[START]

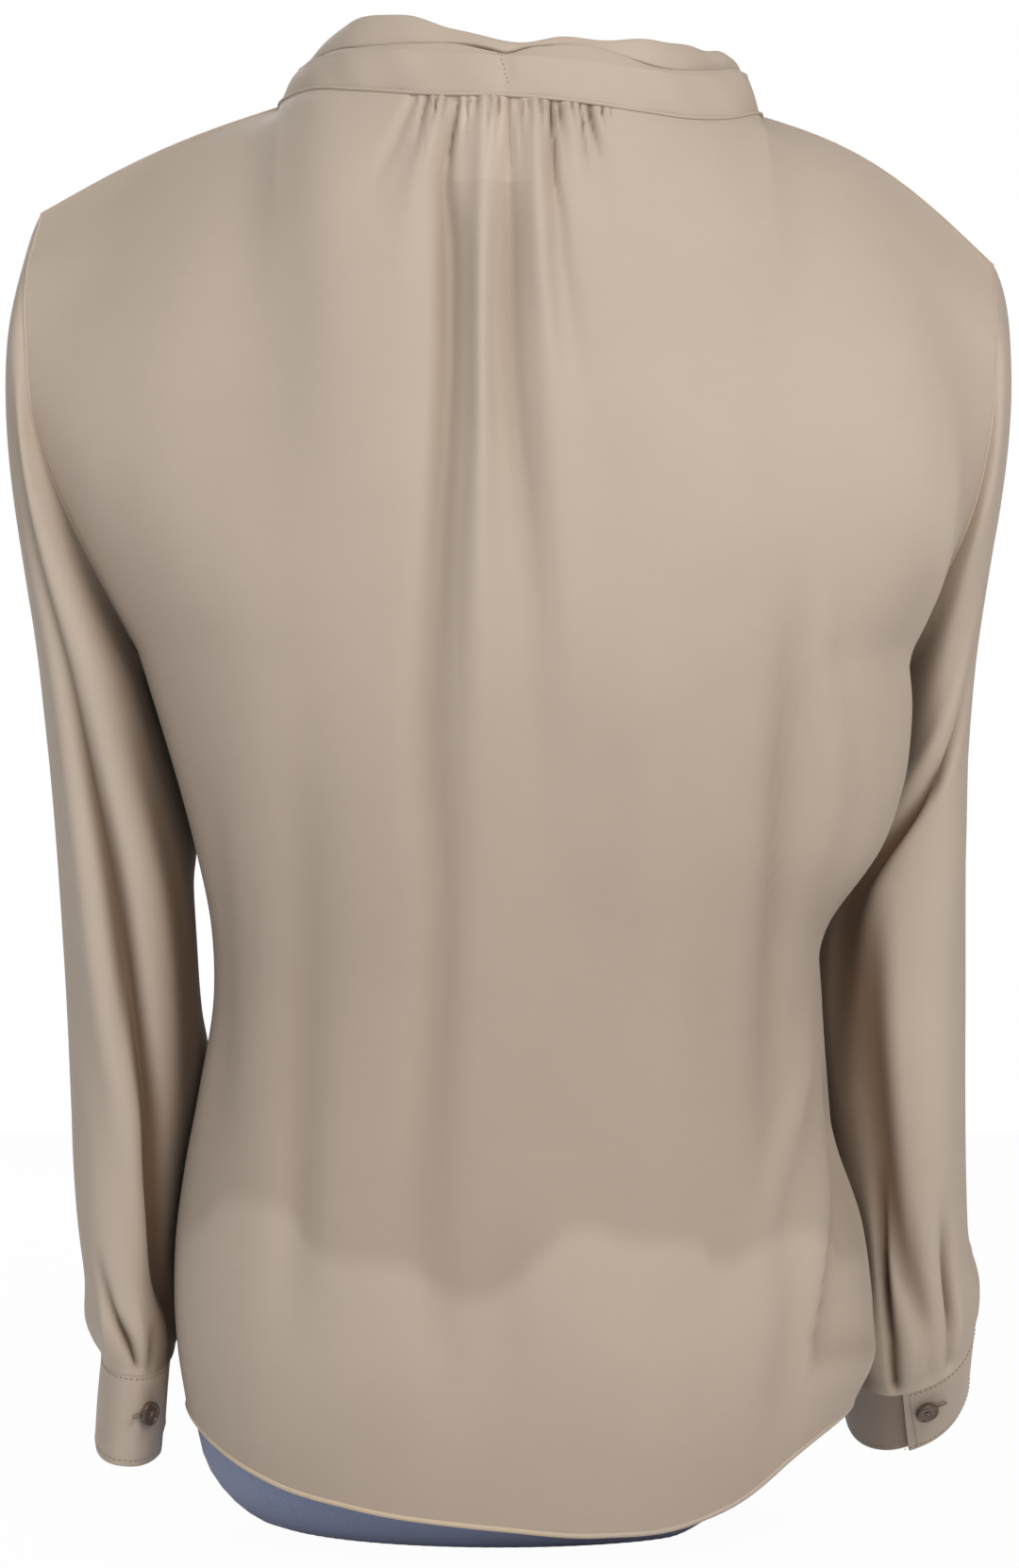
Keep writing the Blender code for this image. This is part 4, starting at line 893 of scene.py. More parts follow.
# Sleeves: the creases run down from the shoulder. angle is in degrees from the outer side towards the back.
SLEEVE_TOP_Z = 0.395
SLEEVE_SET_OUT = 0.0005
OVER_CUFF = 0.0042
CAP_ROWS, RING_ROWS, SLEEVE_AROUND = 34, 150, 160
CAP_PULLS = (0.7, 0.9)
SLEEVE_CREASES = {
    LEFT: tables(
        "z angle width push",
        {
            "against_body": (
                (0.44, 200, 26, 0), (0.395, 203, 26, 0.007), (0.35, 205, 25, 0.01), (0.32, 205, 24, 0.0065),
                (0.303, 205, 24, 0), (0.242, 205, 24, 0), (0.222, 205, 24, 0.005), (0.18, 205, 24, 0.008),
                (0.13, 203, 24, 0.008), (0.096, 200, 22, 0.004), (0.078, 200, 20, 0),
            ),
            "winding_trough": (
                (0.56, 30, 16, 0), (0.5, 50, 13, -0.0022), (0.395, 78, 10, -0.005), (0.343, 83, 10, -0.0074),
                (0.284, 88, 10, -0.0086), (0.23, 100, 10, -0.0086), (0.185, 118, 11, -0.008),
                (0.14, 138, 12, -0.006), (0.104, 152, 12, -0.0036), (0.076, 156, 10, 0),
            ),
            "winding_roll": (
                (0.52, 30, 14, 0), (0.395, 58, 12, 0.0014), (0.343, 63, 12, 0.0026), (0.284, 67, 13, 0.0034),
                (0.23, 79, 13, 0.0034), (0.185, 96, 14, 0.003), (0.14, 114, 15, 0.002), (0.1, 126, 14, 0),
            ),
            "inner_dip": (
                (0.38, 140, 18, 0), (0.3, 146, 16, -0.003), (0.22, 156, 16, -0.003), (0.15, 170, 18, 0),
            ),
            "cuff_pleat": (
                (0.135, 62, 9, 0), (0.108, 76, 7, -0.0044), (0.09, 92, 5, -0.0062), (0.076, 100, 4, -0.003),
            ),
            "second_cuff_pleat": (
                (0.1, 124, 8, 0), (0.086, 121, 6, -0.0022), (0.076, 120, 5, -0.001),
            ),
            "front_trough": (
                (0.52, -50, 18, 0), (0.4, -78, 16, -0.004), (0.26, -96, 16, -0.006), (0.15, -120, 16, -0.004),
                (0.08, -130, 14, 0),
            ),
            "outer_trough": (
                (0.5, -10, 10, 0), (0.42, -18, 9, -0.0022), (0.33, -24, 9, -0.0036), (0.24, -28, 9, -0.004),
                (0.16, -32, 9, -0.003), (0.1, -34, 8, 0),
            ),
            "outer_dip": (
                (0.44, 26, 10, 0), (0.35, 20, 9, -0.0016), (0.26, 17, 8, -0.0028), (0.17, 15, 7, -0.0026),
                (0.11, 14, 6, -0.0018), (0.078, 14, 5, 0),
            ),
            "outer_cuff_pleat": (
                (0.13, -10, 6, 0), (0.096, -13, 5, -0.0036), (0.078, -13, 4, -0.0016),
            ),
            "front_cuff_pleat": (
                (0.12, -54, 7, 0), (0.093, -58, 6, -0.0034), (0.077, -58, 5, -0.0014),
            ),
        },
    ),
    RIGHT: tables(
        "z angle width push",
        {
            "against_body": (
                (0.44, 196, 28, 0), (0.4, 196, 28, 0.008), (0.35, 196, 27, 0.011), (0.3, 196, 26, 0.008),
                (0.25, 196, 25, 0.006), (0.2, 198, 24, 0.007), (0.15, 198, 22, 0.007), (0.11, 198, 20, 0.003),
                (0.09, 198, 20, 0),
            ),
            "upper_fold": (
                (0.47, 30, 12, 0), (0.395, 52, 9, -0.0036), (0.36, 78, 9, -0.006), (0.34, 104, 10, -0.007),
                (0.32, 126, 12, -0.007), (0.298, 142, 14, -0.006), (0.255, 148, 16, -0.0036), (0.2, 146, 20, 0),
            ),
            "upper_fold_roll": (
                (0.47, 50, 14, 0), (0.4, 74, 14, 0.0024), (0.365, 100, 14, 0.0036), (0.345, 124, 15, 0.0036),
                (0.322, 146, 16, 0.0026), (0.3, 160, 16, 0),
            ),
            "inner_trough": (
                (0.3, 118, 18, 0), (0.26, 116, 18, -0.0044), (0.2, 112, 17, -0.0062), (0.15, 104, 14, -0.0058),
                (0.118, 92, 10, -0.005), (0.098, 84, 7, -0.0034), (0.086, 82, 6, -0.0014),
            ),
            "outer_roll": (
                (0.36, 40, 22, 0), (0.29, 58, 24, 0.0028), (0.2, 62, 24, 0.003), (0.13, 58, 22, 0),
            ),
            "cuff_pleat": (
                (0.16, 62, 9, 0), (0.13, 58, 7, -0.0044), (0.105, 58, 5, -0.0062), (0.086, 62, 4, -0.003),
            ),
            "cuff_opening": (
                (0.175, 118, 6, 0), (0.14, 116, 5, -0.004), (0.11, 112, 4, -0.0066), (0.086, 106, 4, -0.005),
            ),
            "under_pleat": (
                (0.16, 150, 14, 0), (0.12, 142, 12, -0.0034), (0.086, 138, 10, -0.001),
            ),
            "front_trough": (
                (0.5, -46, 18, 0), (0.38, -70, 16, -0.0038), (0.24, -84, 16, -0.0056), (0.14, -70, 14, -0.0034),
                (0.09, -62, 12, 0),
            ),
            "outer_trough": (
                (0.47, -14, 10, 0), (0.4, -20, 9, -0.002), (0.31, -30, 10, -0.004), (0.23, -26, 9, -0.0036),
                (0.17, -34, 9, -0.0024), (0.12, -36, 8, 0),
            ),
            "outer_dip": (
                (0.4, 20, 9, 0), (0.33, 17, 8, -0.002), (0.24, 20, 8, -0.003), (0.16, 15, 7, -0.0024),
                (0.115, 13, 6, -0.0014), (0.092, 13, 5, 0),
            ),
            "outer_cuff_pleat": (
                (0.142, -6, 6, 0), (0.112, -10, 5, -0.0034), (0.093, -10, 4, -0.0014),
            ),
            "front_cuff_pleat": (
                (0.136, -50, 7, 0), (0.108, -54, 6, -0.0032), (0.092, -54, 5, -0.0014),
            ),
        },
    ),
}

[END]

> _Exercise goal_
Output the listing above exactly as it appears.

> _The result_
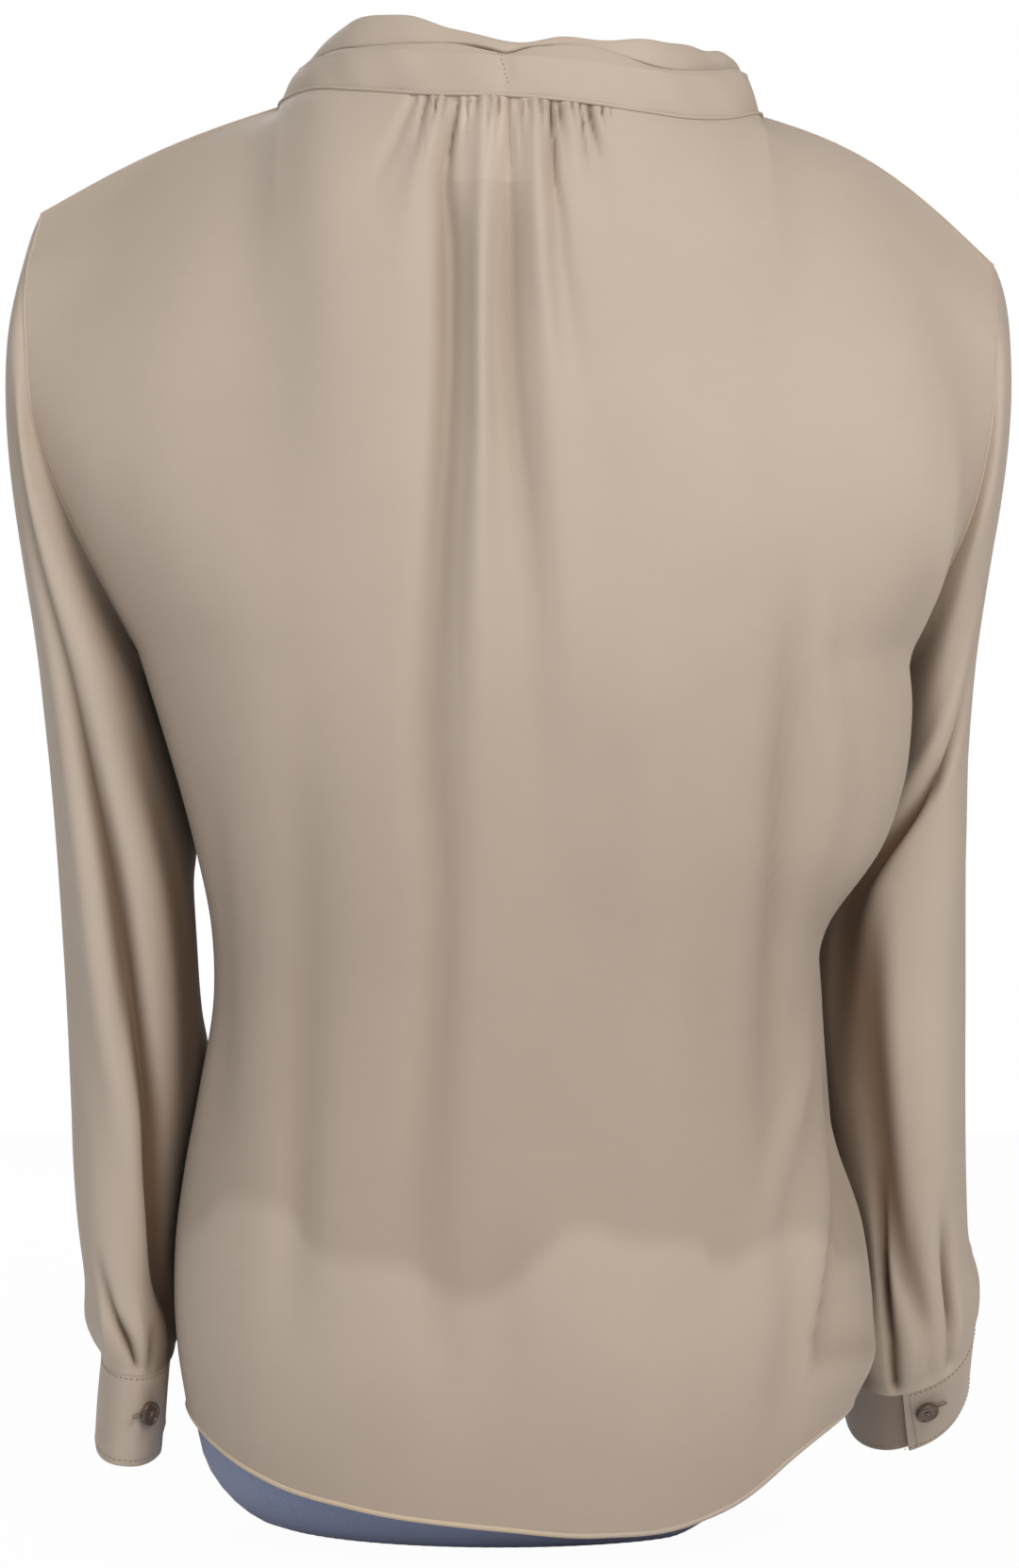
Keep writing the Blender code for this image. This is part 4, starting at line 893 of scene.py. More parts follow.
# Sleeves: the creases run down from the shoulder. angle is in degrees from the outer side towards the back.
SLEEVE_TOP_Z = 0.395
SLEEVE_SET_OUT = 0.0005
OVER_CUFF = 0.0042
CAP_ROWS, RING_ROWS, SLEEVE_AROUND = 34, 150, 160
CAP_PULLS = (0.7, 0.9)
SLEEVE_CREASES = {
    LEFT: tables(
        "z angle width push",
        {
            "against_body": (
                (0.44, 200, 26, 0), (0.395, 203, 26, 0.007), (0.35, 205, 25, 0.01), (0.32, 205, 24, 0.0065),
                (0.303, 205, 24, 0), (0.242, 205, 24, 0), (0.222, 205, 24, 0.005), (0.18, 205, 24, 0.008),
                (0.13, 203, 24, 0.008), (0.096, 200, 22, 0.004), (0.078, 200, 20, 0),
            ),
            "winding_trough": (
                (0.56, 30, 16, 0), (0.5, 50, 13, -0.0022), (0.395, 78, 10, -0.005), (0.343, 83, 10, -0.0074),
                (0.284, 88, 10, -0.0086), (0.23, 100, 10, -0.0086), (0.185, 118, 11, -0.008),
                (0.14, 138, 12, -0.006), (0.104, 152, 12, -0.0036), (0.076, 156, 10, 0),
            ),
            "winding_roll": (
                (0.52, 30, 14, 0), (0.395, 58, 12, 0.0014), (0.343, 63, 12, 0.0026), (0.284, 67, 13, 0.0034),
                (0.23, 79, 13, 0.0034), (0.185, 96, 14, 0.003), (0.14, 114, 15, 0.002), (0.1, 126, 14, 0),
            ),
            "inner_dip": (
                (0.38, 140, 18, 0), (0.3, 146, 16, -0.003), (0.22, 156, 16, -0.003), (0.15, 170, 18, 0),
            ),
            "cuff_pleat": (
                (0.135, 62, 9, 0), (0.108, 76, 7, -0.0044), (0.09, 92, 5, -0.0062), (0.076, 100, 4, -0.003),
            ),
            "second_cuff_pleat": (
                (0.1, 124, 8, 0), (0.086, 121, 6, -0.0022), (0.076, 120, 5, -0.001),
            ),
            "front_trough": (
                (0.52, -50, 18, 0), (0.4, -78, 16, -0.004), (0.26, -96, 16, -0.006), (0.15, -120, 16, -0.004),
                (0.08, -130, 14, 0),
            ),
            "outer_trough": (
                (0.5, -10, 10, 0), (0.42, -18, 9, -0.0022), (0.33, -24, 9, -0.0036), (0.24, -28, 9, -0.004),
                (0.16, -32, 9, -0.003), (0.1, -34, 8, 0),
            ),
            "outer_dip": (
                (0.44, 26, 10, 0), (0.35, 20, 9, -0.0016), (0.26, 17, 8, -0.0028), (0.17, 15, 7, -0.0026),
                (0.11, 14, 6, -0.0018), (0.078, 14, 5, 0),
            ),
            "outer_cuff_pleat": (
                (0.13, -10, 6, 0), (0.096, -13, 5, -0.0036), (0.078, -13, 4, -0.0016),
            ),
            "front_cuff_pleat": (
                (0.12, -54, 7, 0), (0.093, -58, 6, -0.0034), (0.077, -58, 5, -0.0014),
            ),
        },
    ),
    RIGHT: tables(
        "z angle width push",
        {
            "against_body": (
                (0.44, 196, 28, 0), (0.4, 196, 28, 0.008), (0.35, 196, 27, 0.011), (0.3, 196, 26, 0.008),
                (0.25, 196, 25, 0.006), (0.2, 198, 24, 0.007), (0.15, 198, 22, 0.007), (0.11, 198, 20, 0.003),
                (0.09, 198, 20, 0),
            ),
            "upper_fold": (
                (0.47, 30, 12, 0), (0.395, 52, 9, -0.0036), (0.36, 78, 9, -0.006), (0.34, 104, 10, -0.007),
                (0.32, 126, 12, -0.007), (0.298, 142, 14, -0.006), (0.255, 148, 16, -0.0036), (0.2, 146, 20, 0),
            ),
            "upper_fold_roll": (
                (0.47, 50, 14, 0), (0.4, 74, 14, 0.0024), (0.365, 100, 14, 0.0036), (0.345, 124, 15, 0.0036),
                (0.322, 146, 16, 0.0026), (0.3, 160, 16, 0),
            ),
            "inner_trough": (
                (0.3, 118, 18, 0), (0.26, 116, 18, -0.0044), (0.2, 112, 17, -0.0062), (0.15, 104, 14, -0.0058),
                (0.118, 92, 10, -0.005), (0.098, 84, 7, -0.0034), (0.086, 82, 6, -0.0014),
            ),
            "outer_roll": (
                (0.36, 40, 22, 0), (0.29, 58, 24, 0.0028), (0.2, 62, 24, 0.003), (0.13, 58, 22, 0),
            ),
            "cuff_pleat": (
                (0.16, 62, 9, 0), (0.13, 58, 7, -0.0044), (0.105, 58, 5, -0.0062), (0.086, 62, 4, -0.003),
            ),
            "cuff_opening": (
                (0.175, 118, 6, 0), (0.14, 116, 5, -0.004), (0.11, 112, 4, -0.0066), (0.086, 106, 4, -0.005),
            ),
            "under_pleat": (
                (0.16, 150, 14, 0), (0.12, 142, 12, -0.0034), (0.086, 138, 10, -0.001),
            ),
            "front_trough": (
                (0.5, -46, 18, 0), (0.38, -70, 16, -0.0038), (0.24, -84, 16, -0.0056), (0.14, -70, 14, -0.0034),
                (0.09, -62, 12, 0),
            ),
            "outer_trough": (
                (0.47, -14, 10, 0), (0.4, -20, 9, -0.002), (0.31, -30, 10, -0.004), (0.23, -26, 9, -0.0036),
                (0.17, -34, 9, -0.0024), (0.12, -36, 8, 0),
            ),
            "outer_dip": (
                (0.4, 20, 9, 0), (0.33, 17, 8, -0.002), (0.24, 20, 8, -0.003), (0.16, 15, 7, -0.0024),
                (0.115, 13, 6, -0.0014), (0.092, 13, 5, 0),
            ),
            "outer_cuff_pleat": (
                (0.142, -6, 6, 0), (0.112, -10, 5, -0.0034), (0.093, -10, 4, -0.0014),
            ),
            "front_cuff_pleat": (
                (0.136, -50, 7, 0), (0.108, -54, 6, -0.0032), (0.092, -54, 5, -0.0014),
            ),
        },
    ),
}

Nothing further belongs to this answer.